Up to and including the line that contains "import Module from 'manifold-3d';", write out each line of the material from its first line, exactly.

====

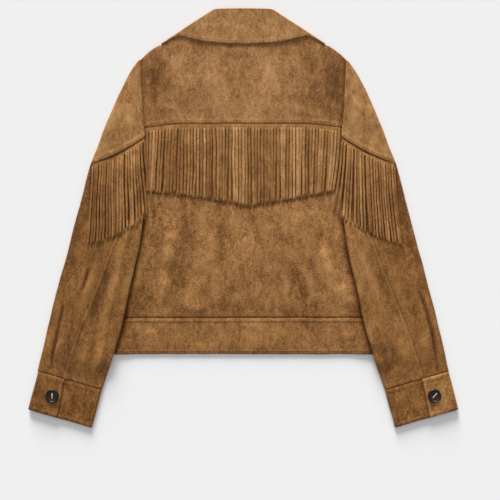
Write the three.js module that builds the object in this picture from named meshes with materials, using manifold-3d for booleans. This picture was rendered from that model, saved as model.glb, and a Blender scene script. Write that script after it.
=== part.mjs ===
// Fringed buckskin jacket, laid flat face down: the back, the back of both sleeves and the collar are on top.
// Millimetres. X runs across the jacket (+X is the wearer's right), Y runs from hem (-) to collar (+), Z is up from the
// surface it lies on. Every cloth piece is a wall of WALL, built from rows of sections; pieces that go round a fold
// carry a half-round of stations at that fold. Layers that lie on each other are LAYER apart, seams are SEAM apart.
import * as THREE from 'three';
import { mergeVertices } from 'three/addons/utils/BufferGeometryUtils.js';
import Module from 'manifold-3d';

// ---------------------------------------------------------------- sizes
const WALL = 1.6;            // suede wall
const LAYER = 0.4;           // air between layers that lie on each other
const SEAM = 0.34;           // between two pieces at a seam
const PAIR = 2 * WALL + LAYER; // two walls lying on each other
const FOLD_LOFT = 2.9;       // how much the cloth stands open where it turns over at a fold
const OVER = PAIR + FOLD_LOFT + 0.6; // underside of a sleeve where it rides on the side of the body
const WING = WALL + 0.6;     // the fronts rise by this over the front half of the collar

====

Solution to the exercise:
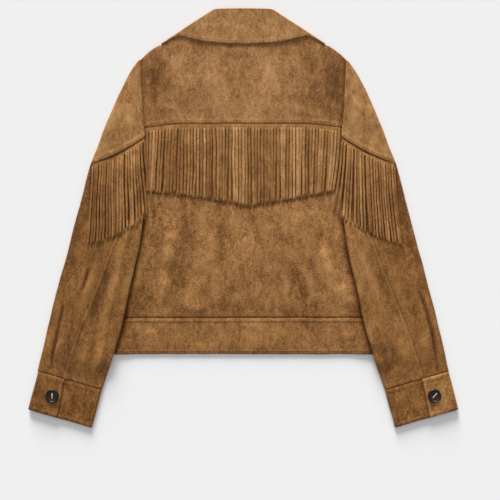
Write the three.js module that builds the object in this picture from named meshes with materials, using manifold-3d for booleans. This picture was rendered from that model, saved as model.glb, and a Blender scene script. Write that script after it.
=== part.mjs ===
// Fringed buckskin jacket, laid flat face down: the back, the back of both sleeves and the collar are on top.
// Millimetres. X runs across the jacket (+X is the wearer's right), Y runs from hem (-) to collar (+), Z is up from the
// surface it lies on. Every cloth piece is a wall of WALL, built from rows of sections; pieces that go round a fold
// carry a half-round of stations at that fold. Layers that lie on each other are LAYER apart, seams are SEAM apart.
import * as THREE from 'three';
import { mergeVertices } from 'three/addons/utils/BufferGeometryUtils.js';
import Module from 'manifold-3d';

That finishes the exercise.